In early December last year, Barakah changed its financial year-end from December to June. In the quarter ended March 31, 2019, the company suffered a net loss of RM41.93 million on revenue of RM50.43 million. In the cumulative five quarters, it suffered a net loss of RM103.51 million on turnover of RM293.68 million.
As at March 31, 2019, Barakah had accumulated losses of RM75.91 million. It had fixed deposits with licensed banks amounting to RM68.98 million and cash and bank balances of RM22.51 million. On the other side of the balance sheet, it had long-term debt commitments of RM169.63 million and short-term borrowings of RM4.83 million.
Kota Laksamana 101 was sold to Lecca Group for US$21 million or about RM88 million cash, which will be utilised to partially repay the debt owed to EXIM Bank.

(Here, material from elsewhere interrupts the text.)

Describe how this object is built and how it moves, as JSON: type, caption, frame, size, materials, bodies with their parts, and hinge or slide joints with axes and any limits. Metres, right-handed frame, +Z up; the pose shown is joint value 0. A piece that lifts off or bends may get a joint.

Other key aspects of the restructuring include a proposed placement of 375 million Tranche 1 shares or up to 44.87% of Barakah’s issued capital at four sen per share, together with RM25 million in nominal value of redeemable convertible unsecured loan stocks B (RCULS-B) on the basis of five RCULS-B for every three placement shares subscribed for. This is expected to raise RM40 million, which will largely be used to repay the creditors.
Barakah’s proposed placement also includes an option for Lecca to subscribe for as many as 250 million Tranche 2 shares at four sen each over five years. This will raise RM10 million, which will be used as working capital.
The restructuring will trigger a mandatory general offer as Lecca will have 42.94% of Barakah’s shares but the company is seeking an exemption.
If the restructuring goes through, Nik Hamdan will have a 4.51% stake in Barakah, down from 15.7% at present.
The counter closed at six sen last Thursday, giving the company a market capitalisation of RM50.1 million.